Fanon, em seu livro “Pele negra, máscaras brancas” dedica dois capítulos para discutir as relações interraciais perpassando por discussões como identidade, controle e poder.
O campo dos afetos pode parecer terra sem lei, onde não se pode dar pitaco, justamente porque o “amor romântico” é imposto pelo ocidente como algo dado e natural, ou seja, ao alcance de todo e qualquer um que queira experimentá-lo aos moldes dos contos, novelas e filmes que não medem esforços para interferir no imaginário social sobre o que é esse tal de amor.
É como se as insurgências sociais não influenciassem o amor e se você não está com alguém provavelmente não chegou a sua vez. Ou ainda, se você não conseguiu estar com alguém, é porque fracassou. A perversidade desse pensamento demonstra como as relações de poder e o capitalismo engendram o afeto ocidental, pois leva em conta o mérito de quem alcança o amor e quem serão os corpos dignos de serem consumíveis.

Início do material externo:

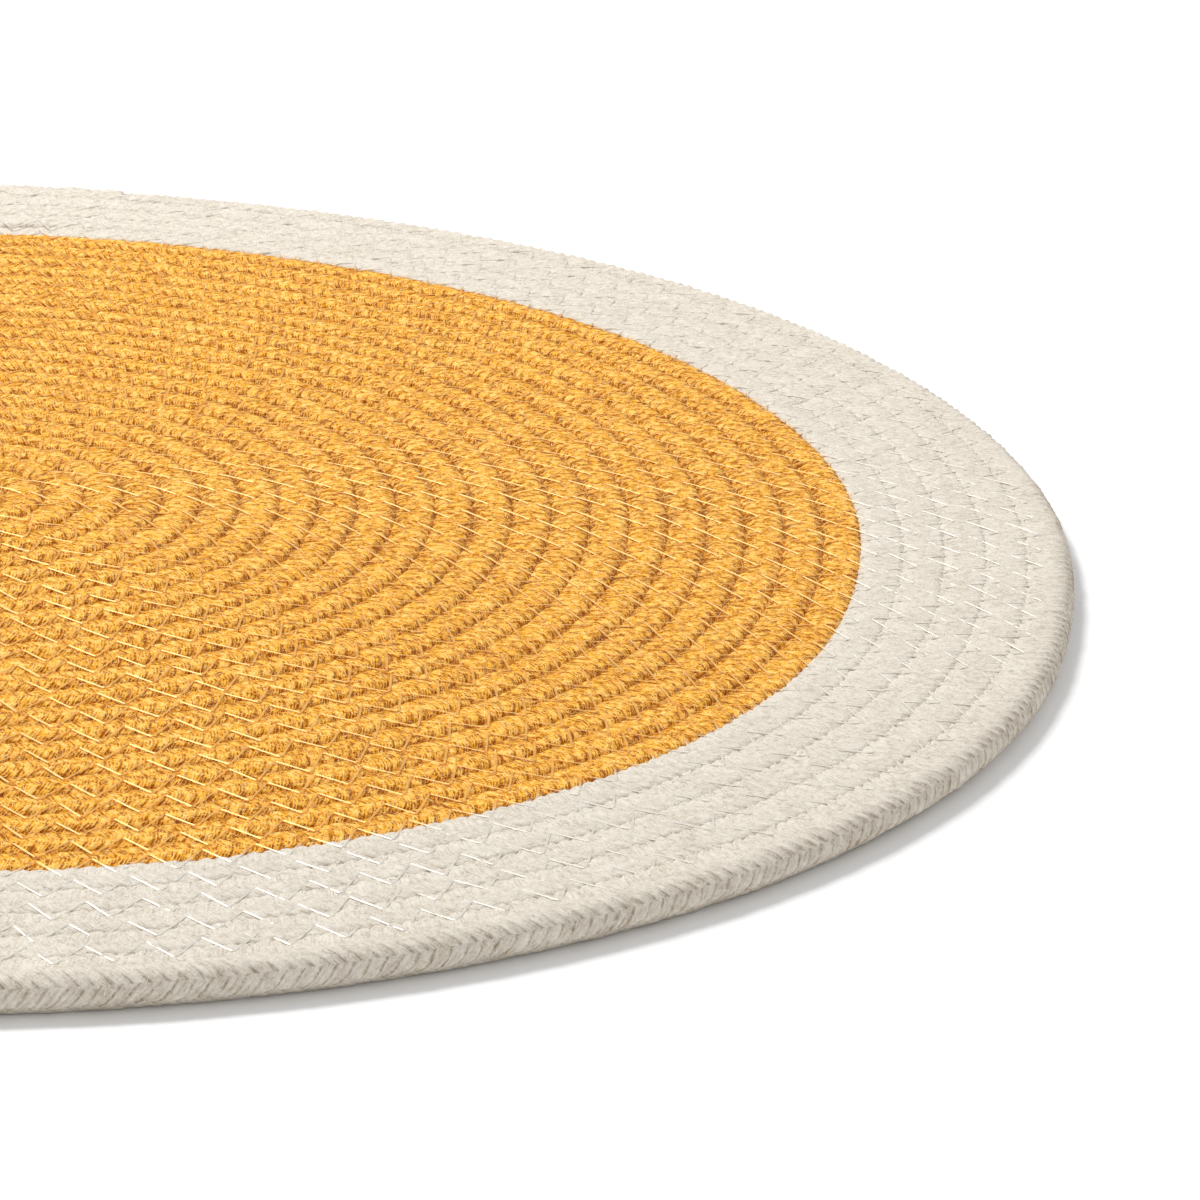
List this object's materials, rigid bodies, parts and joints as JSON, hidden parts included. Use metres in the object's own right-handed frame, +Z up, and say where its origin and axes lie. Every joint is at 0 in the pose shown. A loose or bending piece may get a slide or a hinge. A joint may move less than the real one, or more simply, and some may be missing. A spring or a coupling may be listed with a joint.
{
  "type": "round coiled rope placemat",
  "caption": "Round table placemat of braided cotton rope coiled flat in a spiral and sewn, mustard inside with a natural border.",
  "frame": {"origin": "middle of the mat's outline, on the surface that it lies on", "axes": "+Z up, out of the mat's face; +Y towards the outer end of the rope, which is the far side in the picture; +X to the right in the picture"},
  "size_m": [0.3818, 0.382, 0.006],
  "materials": {
    "mustard_cotton": "matt braided cotton rope, mustard, with a herringbone braid and pale zigzag sewing",
    "natural_cotton": "matt braided cotton rope, undyed natural, with a herringbone braid and pale zigzag sewing",
    "sewing_thread": "pale cream sewing thread, slightly shiny"
  },
  "bodies": {
    "root": {"centre_coil": "mustard_cotton", "border_coil": "natural_cotton"}
  },
  "joints": []
}
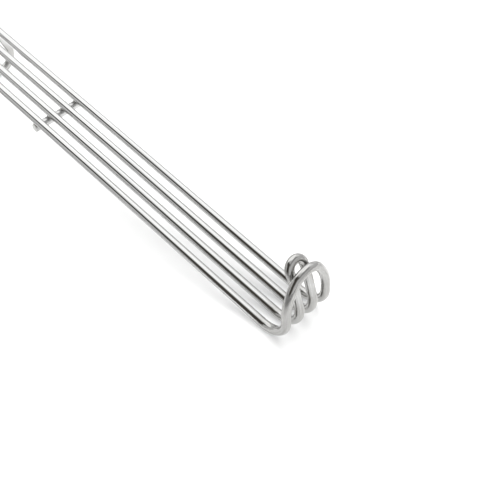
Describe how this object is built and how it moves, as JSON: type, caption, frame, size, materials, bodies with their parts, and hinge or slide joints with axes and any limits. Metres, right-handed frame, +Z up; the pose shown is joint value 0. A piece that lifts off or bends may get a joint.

As subjetividades que acessam o amor devem merecer recebê-los, porque “amor não se compra, se escolhe”. No entanto, o que se observa é que os corpos relacionáveis são escolhidos a partir de critérios prévios, ou seja, são representados por essa super estrutura imagética como “puros”, “limpos” e afáveis.

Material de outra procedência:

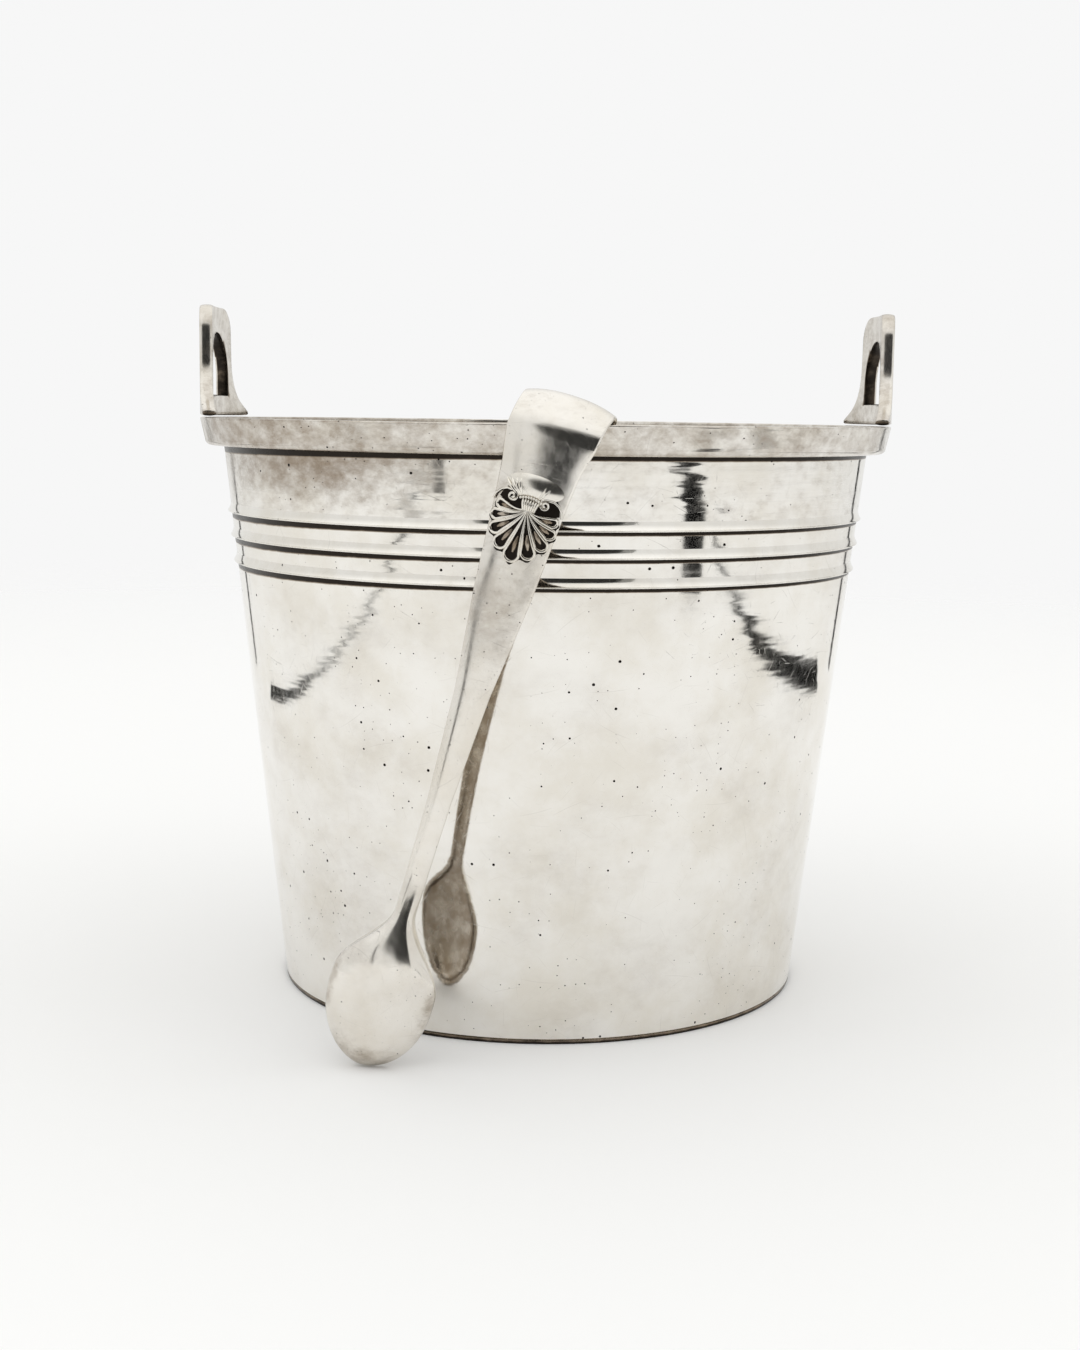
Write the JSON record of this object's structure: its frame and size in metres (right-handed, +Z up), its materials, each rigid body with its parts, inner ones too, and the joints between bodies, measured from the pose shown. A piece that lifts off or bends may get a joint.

O legado hegemônico de quem contou a história nos últimos séculos fez questão de figurar o senhor do ocidente como o sujeito universal como aponta Aza Njeri. Ela releva que Leonardo DiCaprio está no imaginário social como aquele que tudo pode e que certamente será plenamente amado, pois está no estágio alfa de humanidade. Na realidade brasileira as coisas não mudam, pois o paradigma de Dicaprio é o Rodrigo Hilbert, mesmo no país de Lazaro Ramos e Seu Jorge.
Não podemos esquecer que em um passado recente que desenhou o imaginário social em torno da mulheres negra tínhamos a hipersexualização desses mulheres a partir da figura da Globeleza.
De um lado, Rodrigo Hilbert como um homem, branco, mas não só, dentro dessa super estrutura imagética, Hilbert figura beleza, virilidade, sucesso e um sujeito completo que é marido, pai e ainda cozinha.
De outro lado, a Globeleza é traçada como a “gostosa” que ostenta beleza através de seu corpo quase nu e um sorriso lindo, mas que está na seara da diversão para essa branquitude, pois a sua subjetividade é interditada em outros campos, como na intelectualidade, no usufruto econômico e no afeto.
Dessa maneira, não há como dissociar todo o imaginário sobre esses dois corpos quando eles estão em uma experiência amorosa, visto que a carga histórica e social, penetra essa relação.
Frantz Fanon grifa que eles representam dois polos de um mundo, de maneira que a vida intima desse casal é atravessada pelo ideal de ego, poder da brancura e pela alienação psíquica do negro que muitas vezes tentará se embranquecer para caber socialmente nessa estrutura afetiva.
Ele vai dizer sobre o anseio de ser poderoso como o branco, essa vontade resoluta de adquirir as propriedades de revestimento, isto é, a parcela de ser ou ter que entrar na constituição de um ego.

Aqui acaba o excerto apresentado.